Pourquoi l’accord à-t-il donc été approuvé ? Les ouvriers se trouvaient le dos contre le mur. La direction avait menacé de fermer l’entreprise à Koekelberg. Les syndicats ont alors à contre cœur fait un pas en arrière dans leurs revendications. Au sein de l’entreprise, les travailleurs et les syndicats ont fait tout le possible pour changer les rapports de force en leur faveur. Ce n’est certainement pas la combativité qui a manqué. En six semaines de lutte, les ouvriers de Godiva on fait grève à deux reprises pendant 24 heures, ils ont maintenu des actions escargots au sein de l’usine réduisant la production de 30 à 50 %, les livraisons et les sorties de produits a aussi été bloqué de l’intérieur et ils sont partis aussi en manifestation. Lors d’assemblées générales régulières sur le lieu de travail les ouvriers choisissaient les formes d’action, avaiient leur mot à dire dans les revendications et la stratégie à suivre. Un fonctionnement démocratique exemplaire.

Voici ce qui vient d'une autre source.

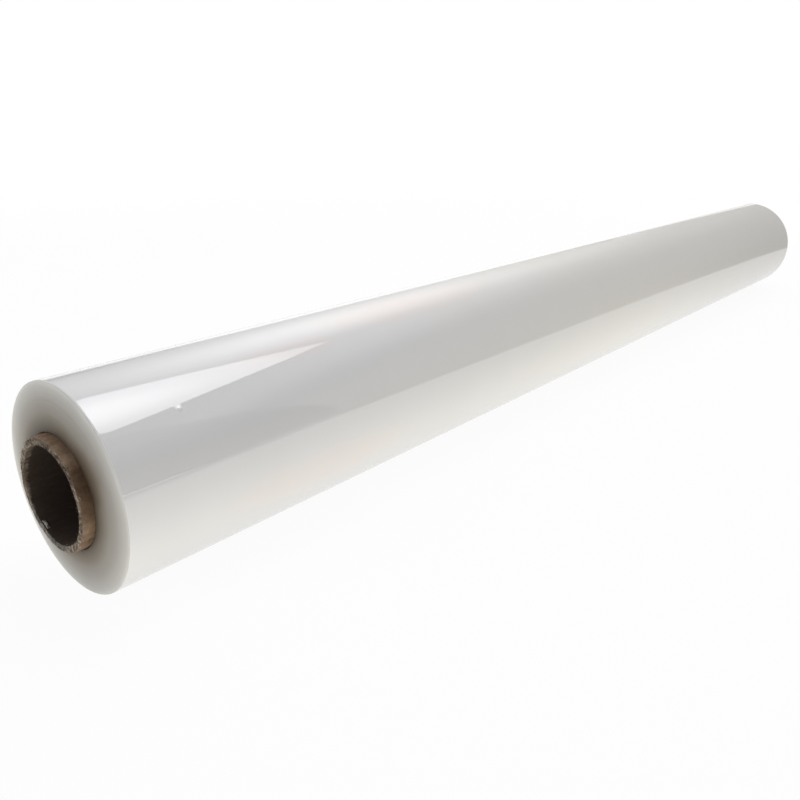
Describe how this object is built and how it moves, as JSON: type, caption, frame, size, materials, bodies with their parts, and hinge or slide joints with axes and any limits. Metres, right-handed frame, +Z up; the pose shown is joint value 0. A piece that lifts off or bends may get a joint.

A Godiva les ouvriers se sont battus comme des lions, surtout comme des lionnes… Mais dès qu’une direction fait appel à l’arme du lock-out et menace de fermer l’usine,  l’action syndicale doit changer. A notre avis cela ne pouvait venir que de la mobilisation syndicale en dehors de l’entreprise. Les régionales des syndicats à Bruxelles, tout comme les secteurs et le niveau interprofessionnel auraient pu modifier la donne. Cela ne s’est pas fait. L’action de lock-out avait l’appui de la fédération patronale du secteur Févia. Selon Févia « il s’agit d’une mesure exceptionnelle dans une situation exceptionnelle ».  La réaction à cette ‘mesure exceptionnelle’ de la part des syndicats sectoriels, interprofessionnels et régionaux a été quasi inexistante.  Quelques enseignements peuvent être tirés de cette lutte. Les initiateurs du ‘Pacte Intersyndical’ ((www.syndicaal-pact-syndical.be) voient juste. Ces militants syndicaux disent que lorsqu’on menace le droit de grève et les délégués, le mouvement syndical tout entier doit partir en action. Nous croyons qu’il faut commencer à travailler à un rassemblement syndical de délégués et de secrétaires des entreprises en restructuration. Une telle réunion servirait à faire le bilan des luttes des dernières années et préparer celle des mois à venir. Ensemble on pourrait y répondre à la question de comment mieux coordonner nos luttes et quelles revendications nous pourrions mettre en avant. Il est donc grand temps de faire un pacte syndical entre entreprises en restructuration. Tous pour un, un pour tous !
 


Postscript: un mot de remerciement de la déléguée principale de la FGTB Godiva


Liliane Minner déléguée de la FGTB à Godiva nous a remerciés pour notre soutien dans leur lutte. « Ils ont écrit de bon articles sur nos actions. Je les ai même transmis à d’autres délégués et militants. Leur appel à la solidarité interprofessionnelle a aussi eu de l’effet. Grâce à cela,  plusieurs délégués d’autres entreprises sont venus nous apporter leur soutien au piquet. » Elle a aussi remercié Dirk Lagast, conseiller communal du SP.a à Koekelberg. Dirk avait réagit rapidement à l’intervention de la police à l’intérieur de l’entreprise. Dans une lettre adressée au Bourgmestre et les échevins il dénonce cette intervention et demande la neutralité de la police dans le conflit social. « Le lendemain » nous raconte Liliane « l’attitude de la police avait changé et elle était devenue très gentille…. Une commissaire de police était même disposée à témoigner que notre action n’avait pas été violente contrairement à ce que le patron et la presse avaient prétendus. » Godiva - Leçons d’une lutte dure.